Смешно сказать: мы, русские, окончившие университет и написавшие кандидатскую работу, в терминах германской табели о рангах, — "ДОКТОРА"; но у нас, в России звание "ДОКТОРА" было почетнее звания профессора, ибо "ДОКТОР" был тем, кто 1) написал кандидатскую работу, 2) окончил университет, 3) сдал магистерский экзамен, 4) был командирован за границу пополнить образование, 5) написал две диссертационные книги (магистерскую, докторскую), 6) их публично защитил.
Мне было смешно видеть, с каким блистающим видом немецкие антропософские "ДОКТОРА" несли свое звание, едва протягивая пальцы своим русским коллегам, давно позабывшим, что они "ДОКТОРА", потому что у нас величаться званием "НЕМЕЦКОГО ДОКТОРА" — и стыдно, и "НЕ ПРИНЯТО". И потому в Дорнахе "Доктора" Петровский, Сизов, Бугаев и иные, смешавшись с "ДЕРАМИ" и "ХЕРРАМИ", ни разу не вспомнили о своем "ДОКТОРСКОМ" величии: напрасно: в узко национальной немецкой "ОБЩЕЗНАЧИМОСТИ", если ты не выпятишь своего "ДОКТОРСТВА", ты не выжмешь порою просто человеческого слова от иного "ДОКТОРА" — антропософа.
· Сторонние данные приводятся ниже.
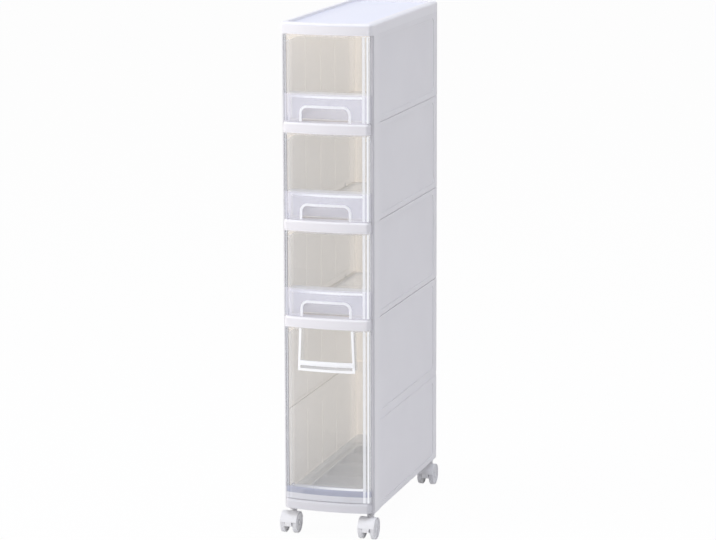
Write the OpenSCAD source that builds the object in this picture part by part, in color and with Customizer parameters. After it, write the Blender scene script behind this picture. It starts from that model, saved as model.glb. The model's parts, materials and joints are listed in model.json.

На это и указывал Штейнер, отмечая суть Вальдорфской системы воспитания: "ДЕЛО ИДЕТ О ТОМ, ЧТОБЫ ИДЕАЛ "ДОКТОРА" ЗАМЕНИТЬ ИДЕАЛОМ ЧЕЛОВЕКА".
К чести России надо сказать: у нас "ДОКТОР" был ликвидирован давно; и называть себя "ДОКТОРОМ" в Германии, имея на то право, казалось столь же диким, как проткнуть нос кольцом; и этим кольцом красоваться.